Criminal proceedings over HIV transmissions may lead to further stigmatisation of the disease, the Australasian Society for HIV Medicine (ASHM) has warned.

ASHM CEO Levinia Crooks said there are already avenues in place to report people who may be knowingly infecting others with HIV, and has warned of the ghettoising effect legal action could have.

“In countries where a positive diagnosis is criminalised and stigmatised, people avoid testing. They therefore cannot access management and may be forced into risky situations,” she told Sydney Star Observer.

“Many people with HIV have acquired it and transmitted it unknowingly, not maliciously or as a weapon, so why should it be treated any other way?

“The public health approach recognises human rights and the capacity to retain personal autonomy.”

Crooks pointed to existing models for dealing with people at risk of deliberately transmitting HIV as more effective.

NSW Health has in place a series of policies and an assessment panel set up specifically to deal with these situations.

Chaired by the Sydney Sexual Health Centre director and made up of representatives from the HIV community sector and public health officials, the panel advises on cases where people, usually as a result of mental illness or behavioural problems, are spreading infectious diseases.

A NSW Health spokesman said counselling was usually the first line of action, but where appropriate the panel could escalate to issuing a Public Health Order and send a letter of warning.

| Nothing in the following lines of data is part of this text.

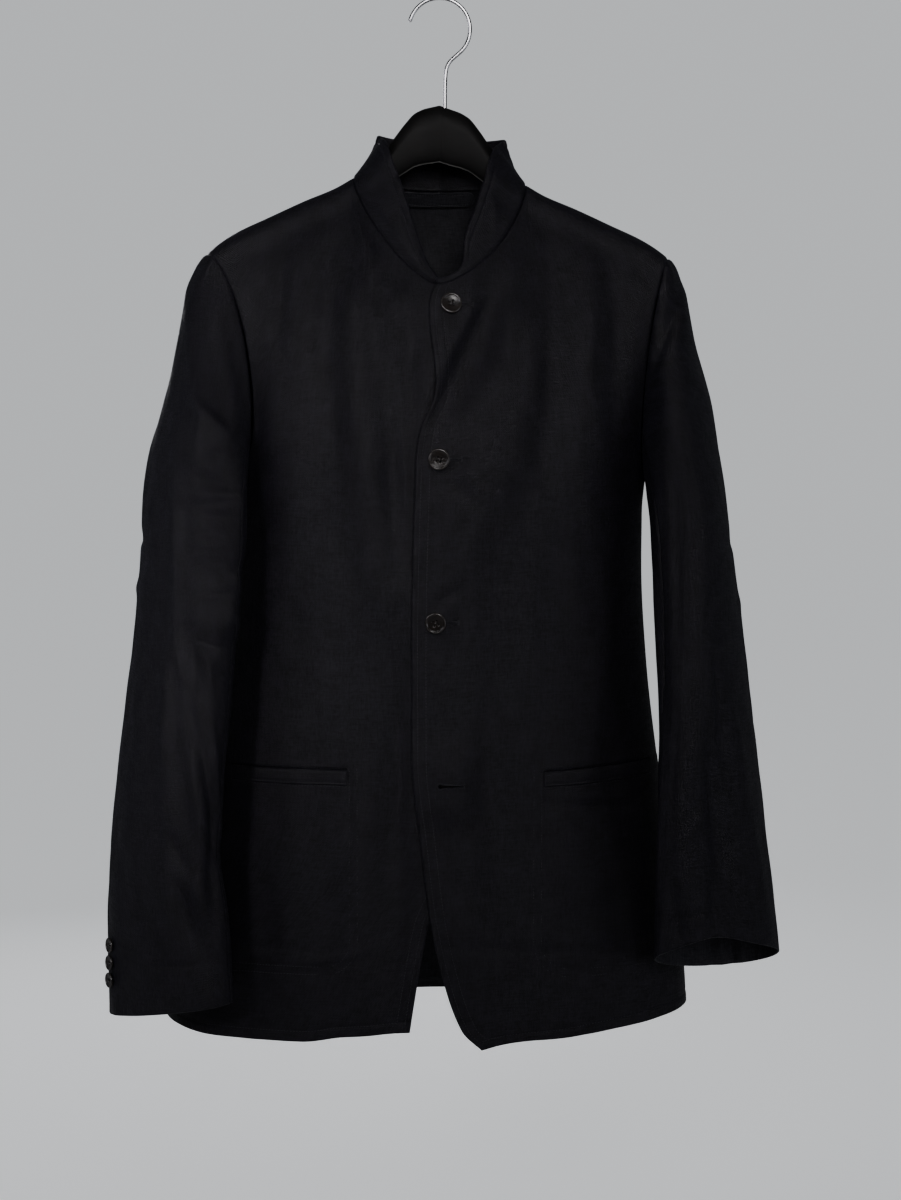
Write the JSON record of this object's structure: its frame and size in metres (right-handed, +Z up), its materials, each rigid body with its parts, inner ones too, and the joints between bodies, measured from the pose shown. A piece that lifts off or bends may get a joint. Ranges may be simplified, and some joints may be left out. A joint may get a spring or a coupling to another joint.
{
  "type": "nehru jacket on a hanger",
  "caption": "Dark linen stand-collar jacket with horn buttons, cutaway front and welt pockets, hanging empty on a broad black hanger.",
  "frame": {"origin": "inside top of the hanger's hook, where a rail carries it", "axes": "+Z up; the front faces -Y; +X is the wearer's left"},
  "size_m": [0.6108, 0.2395, 0.9446],
  "materials": {
    "linen": "matt plain-weave linen, navy black",
    "linen_inside": "matt linen, inner side",
    "horn_button": "polished dark horn",
    "hanger_plastic": "satin black moulding",
    "hook_chrome": "polished wire"
  },
  "bodies": {
    "root": {"front_left": "linen", "front_right": "linen", "back": "linen", "top_sleeve_left": "linen", "top_sleeve_right": "linen", "under_sleeve_left": "linen", "under_sleeve_right": "linen", "collar": "linen", "pocket_welt_left": "linen", "pocket_welt_right": "linen", "pocket_bag_left": "linen_inside", "pocket_bag_right": "linen_inside", "hanger_loop": "linen", "button_front_1": "horn_button", "button_front_2": "horn_button", "button_front_3": "horn_button", "button_front_4": "horn_button", "button_cuff_left_1": "horn_button", "button_cuff_left_2": "horn_button", "button_cuff_left_3": "horn_button", "button_cuff_right_1": "horn_button", "button_cuff_right_2": "horn_button", "button_cuff_right_3": "horn_button", "hanger": "hanger_plastic", "hook": "hook_chrome"}
  },
  "joints": []
}
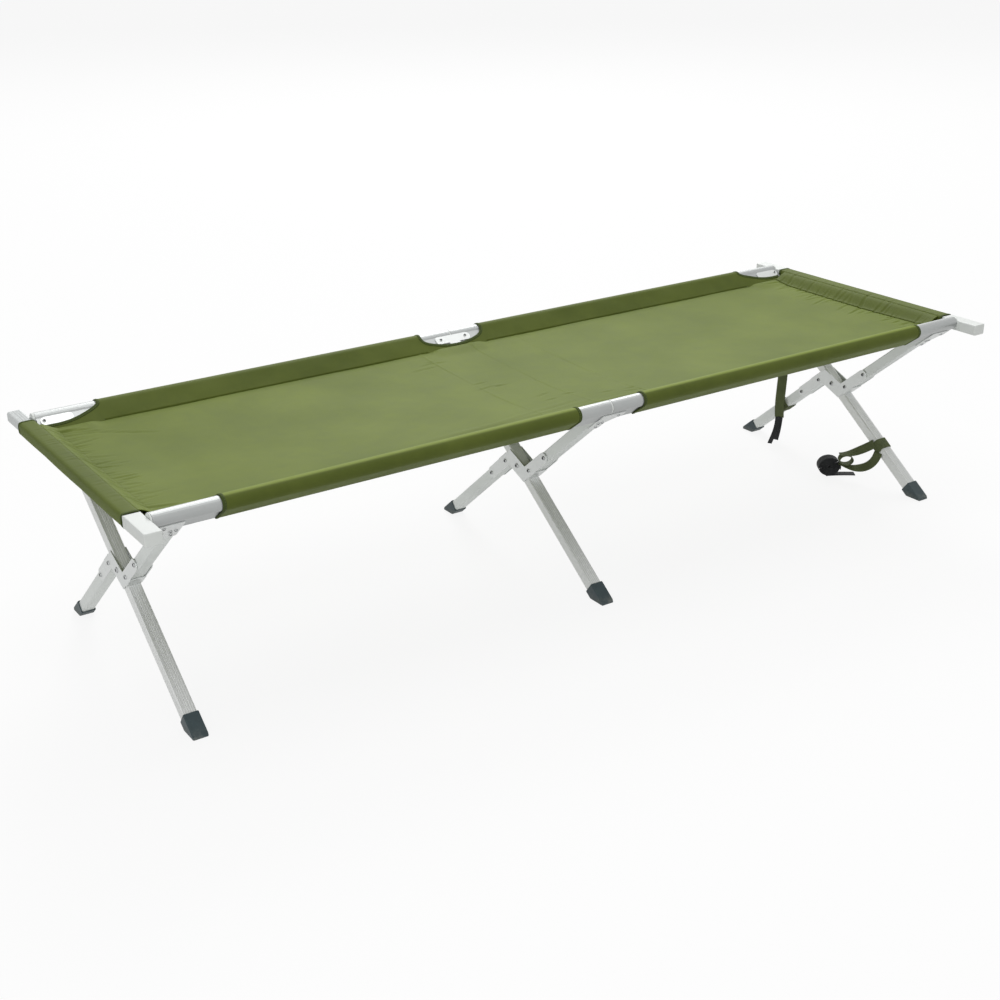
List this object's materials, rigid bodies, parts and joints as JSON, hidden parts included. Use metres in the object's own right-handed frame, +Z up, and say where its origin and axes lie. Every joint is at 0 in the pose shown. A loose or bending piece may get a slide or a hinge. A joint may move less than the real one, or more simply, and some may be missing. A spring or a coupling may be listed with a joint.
{
  "type": "folding camp bed",
  "caption": "Folding camp bed: canvas sling between two side rails on crossed aluminium legs with cranked scissor brackets, slotted-on end bars and plastic foot caps.",
  "frame": {"origin": "centre of the footprint of the whole bed, on the ground plane under the foot soles", "axes": "+X along the bed to the right in the picture, +Y from the front rail to the back rail, +Z up"},
  "size_m": [1.9, 0.67, 0.4167],
  "materials": {
    "aluminium": "satin extruded aluminium with fine ribs",
    "bright_plate": "bright satin sheet aluminium",
    "rivet_metal": "satin rivet heads",
    "white_plastic": "satin white moulded plastic",
    "foot_plastic": "dark blue-grey moulded plastic",
    "olive_canvas": "olive satin polyester canvas",
    "olive_webbing": "olive woven webbing",
    "black_webbing": "black woven webbing"
  },
  "bodies": {
    "frame_a": {"rail_back_left": "aluminium", "rail_back_right": "aluminium", "plug_back_left": "white_plastic", "plug_back_right": "white_plastic", "ring_back": "white_plastic", "leg_long_left": "aluminium", "leg_long_middle": "aluminium", "leg_long_right": "aluminium", "foot_front_left": "foot_plastic", "foot_front_middle": "foot_plastic", "foot_front_right": "foot_plastic", "bracket_back_left_lower": "bright_plate", "bracket_back_left_upper": "bright_plate", "bracket_back_middle_lower": "bright_plate", "bracket_back_middle_upper": "bright_plate", "bracket_back_right_lower": "bright_plate", "bracket_back_right_upper": "bright_plate", "pivot_rivet_left": "rivet_metal", "pivot_rivet_middle": "rivet_metal", "pivot_rivet_right": "rivet_metal", "sleeve_back_left": "olive_canvas", "sleeve_back_right": "olive_canvas", "canvas_panel": "olive_canvas", "strap_front": "olive_webbing", "strap_front_roll": "black_webbing"},
    "frame_b": {"rail_front_left": "aluminium", "rail_front_right": "aluminium", "plug_front_left": "white_plastic", "plug_front_right": "white_plastic", "ring_front": "white_plastic", "leg_upper_left": "aluminium", "leg_upper_middle": "aluminium", "leg_upper_right": "aluminium", "leg_lower_left": "aluminium", "leg_lower_middle": "aluminium", "leg_lower_right": "aluminium", "foot_back_left": "foot_plastic", "foot_back_middle": "foot_plastic", "foot_back_right": "foot_plastic", "crank_left": "bright_plate", "crank_middle": "bright_plate", "crank_right": "bright_plate", "bracket_front_left_lower": "bright_plate", "bracket_front_left_upper": "bright_plate", "bracket_front_middle_lower": "bright_plate", "bracket_front_middle_upper": "bright_plate", "bracket_front_right_lower": "bright_plate", "bracket_front_right_upper": "bright_plate", "sleeve_front_left": "olive_canvas", "sleeve_front_right": "olive_canvas", "strap_back": "olive_webbing", "strap_back_tails": "black_webbing"},
    "end_left": {"end_bar_left": "aluminium", "bar_cap_left_front": "white_plastic", "end_sleeve_left": "olive_canvas"},
    "end_right": {"end_bar_right": "aluminium", "bar_cap_right_front": "white_plastic", "bar_cap_right_back": "white_plastic", "end_sleeve_right": "olive_canvas"}
  },
  "joints": [
    {"name": "scissor_fold", "type": "hinge", "parent": "frame_a", "child": "frame_b", "pos_m": [0, 0, 0.199], "axis": [-1, 0, 0], "range_deg": [0, 99.3], "deforming": ["canvas_panel", "strap_back", "strap_back_tails"]},
    {"name": "end_left_pull", "type": "slide", "parent": "frame_a", "child": "end_left", "axis": [-1, 0, 0], "range_m": [0, 0.016]},
    {"name": "end_right_pull", "type": "slide", "parent": "frame_a", "child": "end_right", "axis": [1, 0, 0], "range_m": [0, 0.016]}
  ]
}
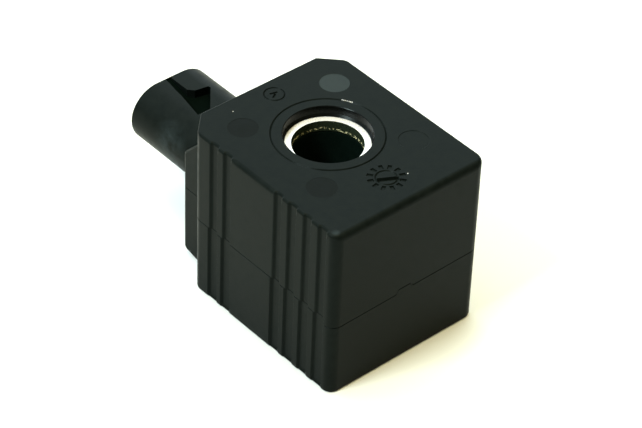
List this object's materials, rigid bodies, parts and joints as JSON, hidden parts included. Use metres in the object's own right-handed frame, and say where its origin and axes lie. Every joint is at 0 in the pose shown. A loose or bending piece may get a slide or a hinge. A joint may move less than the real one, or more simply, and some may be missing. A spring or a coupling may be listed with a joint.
{
  "type": "solenoid valve coil",
  "caption": "Encapsulated cartridge solenoid valve coil: ribbed plastic block with a through bore and an oval two-way connector shroud.",
  "frame": {"origin": "middle of the underside of the whole coil's bounding box", "axes": "+Z along the bore axis towards the face with the marks, -X towards the connector's mouth, +Y across the coil"},
  "size_m": [0.067, 0.0344, 0.0355],
  "materials": {
    "black_plastic": "satin moulded glass-filled nylon",
    "plated_steel": "bright zinc plate",
    "dark_steel": "oiled, machined",
    "bobbin_plastic": "natural moulded nylon",
    "copper": "enamelled copper wire",
    "amber_tape": "polyimide tape",
    "tinned_brass": "bright tin plate",
    "carrier_plastic": "satin",
    "diode_plastic": "moulded epoxy",
    "solder": "soldered",
    "sleeving": "woven sleeving"
  },
  "bodies": {
    "root": {"encapsulation": "black_plastic", "flux_bracket": "plated_steel", "upper_flux_bush": "dark_steel", "lower_flux_bush": "dark_steel", "bobbin": "bobbin_plastic", "winding": "copper", "winding_tape": "amber_tape", "start_lead": "copper", "finish_lead": "copper", "start_lead_sleeve": "sleeving", "start_wire_joint": "solder", "finish_wire_joint": "solder", "terminal_blade_a": "tinned_brass", "terminal_blade_b": "tinned_brass", "terminal_carrier": "carrier_plastic", "diode_body": "diode_plastic", "diode_lead_a": "tinned_brass", "diode_lead_b": "tinned_brass", "diode_joint_a": "solder", "diode_joint_b": "solder"}
  },
  "joints": []
}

South Sydney Illawarra Health and Sydney South West also have specialist teams, set up to work specifically with people who have HIV and complex needs — these can include mental health problems, dementia or issues of homelessnes.

Health workers are required to contact the health department immediately when “there are clear grounds for a charge of intentionally causing serious bodily harm,” the spokesman said, or when “upon investigation, there is evidence of unwillingness to alter behaviour that may recklessly or negligently endanger or cause serious harm”.

“[The panel] has dealt with a number of cases effectively,” Crooks said.

“Health care workers and others with a legitimate concern can bring a matter to the attention of the panel, where it is dealt with by people with specialist knowledge. In that manner, individualised programs can be developed to address people’s individual circumstances.”

She urged people concerned about anyone deliberately transmitting disease to contact NSW Health, or to go through organisations like ACON or Positive Life.